Space is the boundless, three-dimensional extent in which objects and events occur and have relative position and direction. Physical space is often conceived in three linear dimensions, although modern physicists usually consider it, with time, to be part of the boundless four-dimensional continuum known as spacetime. In mathematics spaces with different numbers of dimensions and with different underlying structures can be examined. The concept of space is considered to be of fundamental importance to an understanding of the universe although disagreement continues between philosophers over whether it is itself an entity, a relationship between entities, or part of a conceptual framework.

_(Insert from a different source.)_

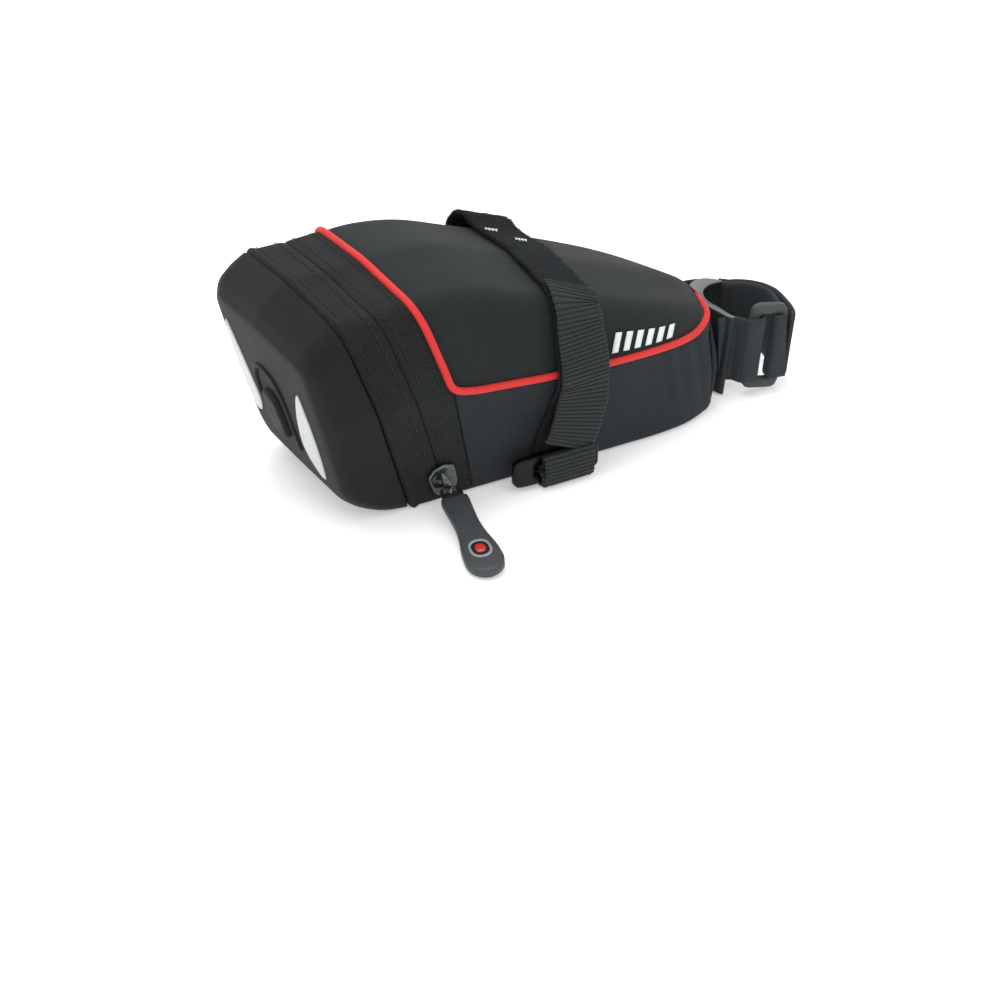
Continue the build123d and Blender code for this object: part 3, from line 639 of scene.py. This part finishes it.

Many of the philosophical questions arose in the 17th century, during the early development of classical mechanics. In Isaac Newton's view, space was absolute - in the sense that it existed permanently and independently of whether there were any matter in the space. Other natural philosophers, notably Gottfried Leibniz, thought instead that space was a collection of relations between objects, given by their distance and direction from one another. In the 18th century, Immanuel Kant described space and time as elements of a systematic framework which humans use to structure their experience.

In the 19th and 20th centuries mathematicians began to examine non-Euclidean geometries, in which space can be said to be curved, rather than flat. According to Albert Einstein's theory of general relativity, space around gravitational fields deviates from Euclidean space. Experimental tests of general relativity have confirmed that non-Euclidean space provides a better model for explaining the existing laws of mechanics and optics.